## The SAFE Protocol

### Introduction

This notebook illustrates a run of the SAFE Protocol described in {cite}`SAFE`. 

The Toy implementation of SAFE is merely illustrative-- mock data of a small size will be used to illustrate the basic mechanics of the SAFE protocol.

### Setting Up Toy Implementation

To illustrate how the SAFE Protocol works, we will mock the data of 5 users who contribute feature vectors. 

#### Set Up Raw Vector Creation

First, let's create the raw feature vectors for each user. 

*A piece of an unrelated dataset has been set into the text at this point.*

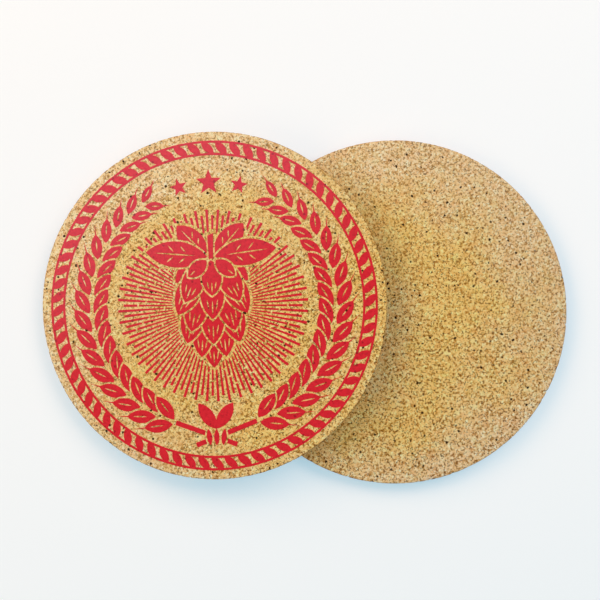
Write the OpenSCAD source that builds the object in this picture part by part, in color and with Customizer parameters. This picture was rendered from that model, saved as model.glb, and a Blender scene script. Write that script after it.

These vectors represent the raw data the SAFE protocol wants to keep private whilst allowing for useful computation over.


In [2]:

# SET UP - Create raw feature vectors 

import torch
import numpy as np
    # for reproducibility
torch.manual_seed(0)

    # CONSTANTS for a run of the Protocol
NUMBER_OF_USERS = 3
NUMBER_OF_FEATURES_PER_USER_VECTOR = 2
VECTOR_SHAPE = (NUMBER_OF_FEATURES_PER_USER_VECTOR, 1)
# TODO: actually, VECTOR_SHAPE is redundant. That wasn't the source of the error. But, anyways.
 
raw_feature_vectors = {}

for i in range(NUMBER_OF_USERS):
    raw_feature_vectors[i] = torch.rand(VECTOR_SHAPE)
    print(f"Here are is the feature vector for user {i}: ")
    print(raw_feature_vectors[i])
    print("\n")

Here are is the feature vector for user 0: 
tensor([[0.4963],
        [0.7682]])


Here are is the feature vector for user 1: 
tensor([[0.0885],
        [0.1320]])


Here are is the feature vector for user 2: 
tensor([[0.3074],
        [0.6341]])




### SHARE CREATION AND DISTRIBUTION

Next, each user will generate (N-1) shares from the interval [-D, D], where N is the number of users. 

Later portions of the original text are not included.